** begin **

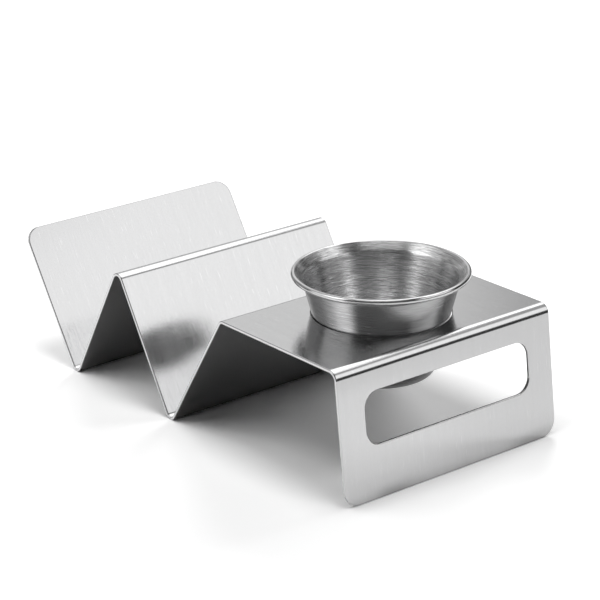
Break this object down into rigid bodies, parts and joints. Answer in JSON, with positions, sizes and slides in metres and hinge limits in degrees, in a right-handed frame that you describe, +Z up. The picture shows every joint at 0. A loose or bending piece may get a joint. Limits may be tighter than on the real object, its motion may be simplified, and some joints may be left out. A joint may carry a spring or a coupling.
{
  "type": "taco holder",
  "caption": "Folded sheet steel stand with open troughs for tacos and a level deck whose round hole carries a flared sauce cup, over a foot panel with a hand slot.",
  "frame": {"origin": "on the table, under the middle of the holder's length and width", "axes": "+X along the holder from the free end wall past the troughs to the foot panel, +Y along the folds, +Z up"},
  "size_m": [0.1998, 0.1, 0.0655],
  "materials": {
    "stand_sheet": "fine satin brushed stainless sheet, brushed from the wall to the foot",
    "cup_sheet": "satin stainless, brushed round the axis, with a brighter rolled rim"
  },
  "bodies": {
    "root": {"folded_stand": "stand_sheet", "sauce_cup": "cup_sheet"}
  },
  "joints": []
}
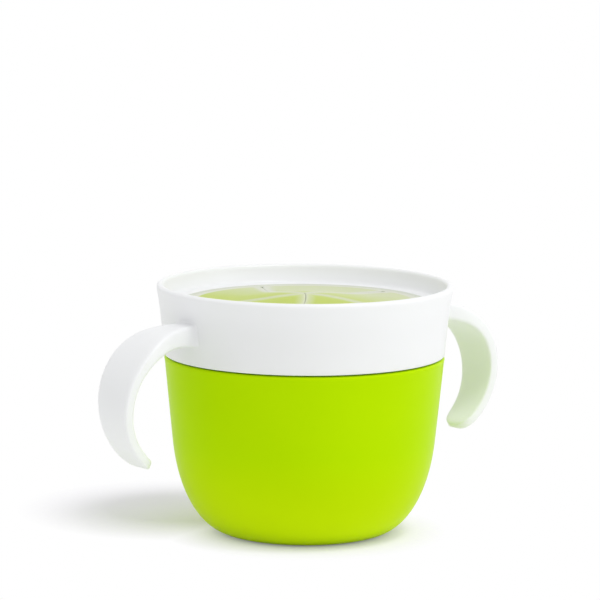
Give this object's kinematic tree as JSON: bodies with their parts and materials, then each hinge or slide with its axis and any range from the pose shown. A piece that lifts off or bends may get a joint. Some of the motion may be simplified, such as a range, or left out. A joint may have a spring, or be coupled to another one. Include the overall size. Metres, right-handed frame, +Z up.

** end **

In this exercise, repeat all entries exactly.

Completed exercise:
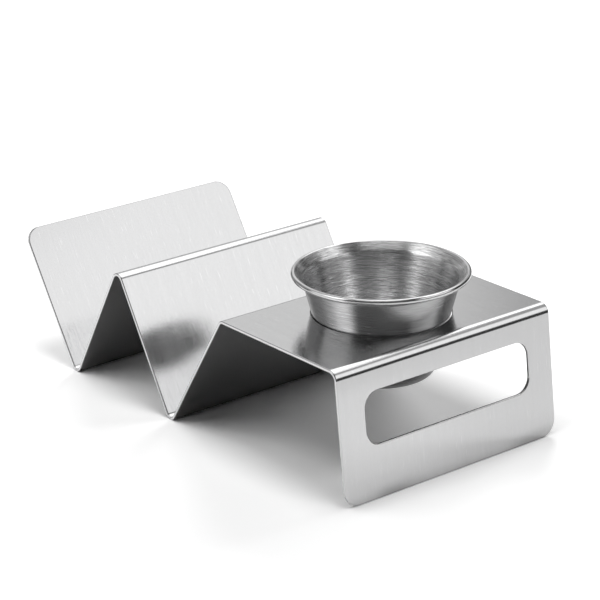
Break this object down into rigid bodies, parts and joints. Answer in JSON, with positions, sizes and slides in metres and hinge limits in degrees, in a right-handed frame that you describe, +Z up. The picture shows every joint at 0. A loose or bending piece may get a joint. Limits may be tighter than on the real object, its motion may be simplified, and some joints may be left out. A joint may carry a spring or a coupling.
{
  "type": "taco holder",
  "caption": "Folded sheet steel stand with open troughs for tacos and a level deck whose round hole carries a flared sauce cup, over a foot panel with a hand slot.",
  "frame": {"origin": "on the table, under the middle of the holder's length and width", "axes": "+X along the holder from the free end wall past the troughs to the foot panel, +Y along the folds, +Z up"},
  "size_m": [0.1998, 0.1, 0.0655],
  "materials": {
    "stand_sheet": "fine satin brushed stainless sheet, brushed from the wall to the foot",
    "cup_sheet": "satin stainless, brushed round the axis, with a brighter rolled rim"
  },
  "bodies": {
    "root": {"folded_stand": "stand_sheet", "sauce_cup": "cup_sheet"}
  },
  "joints": []
}
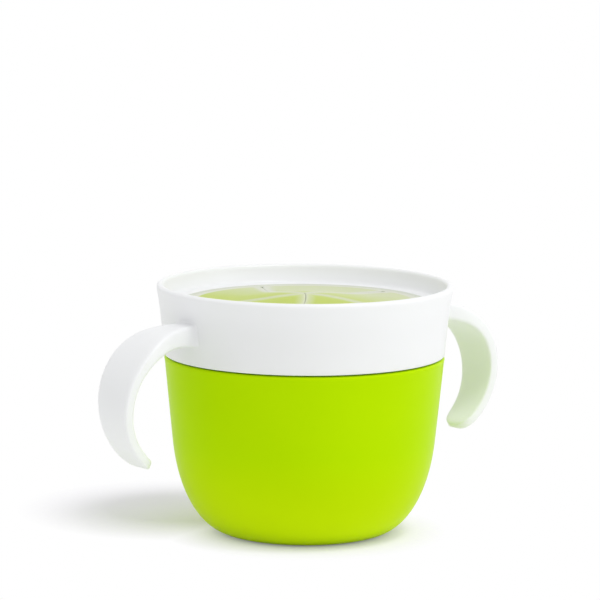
Give this object's kinematic tree as JSON: bodies with their parts and materials, then each hinge or slide with its axis and any range from the pose shown. A piece that lifts off or bends may get a joint. Some of the motion may be simplified, such as a range, or left out. A joint may have a spring, or be coupled to another one. Include the overall size. Metres, right-handed frame, +Z up.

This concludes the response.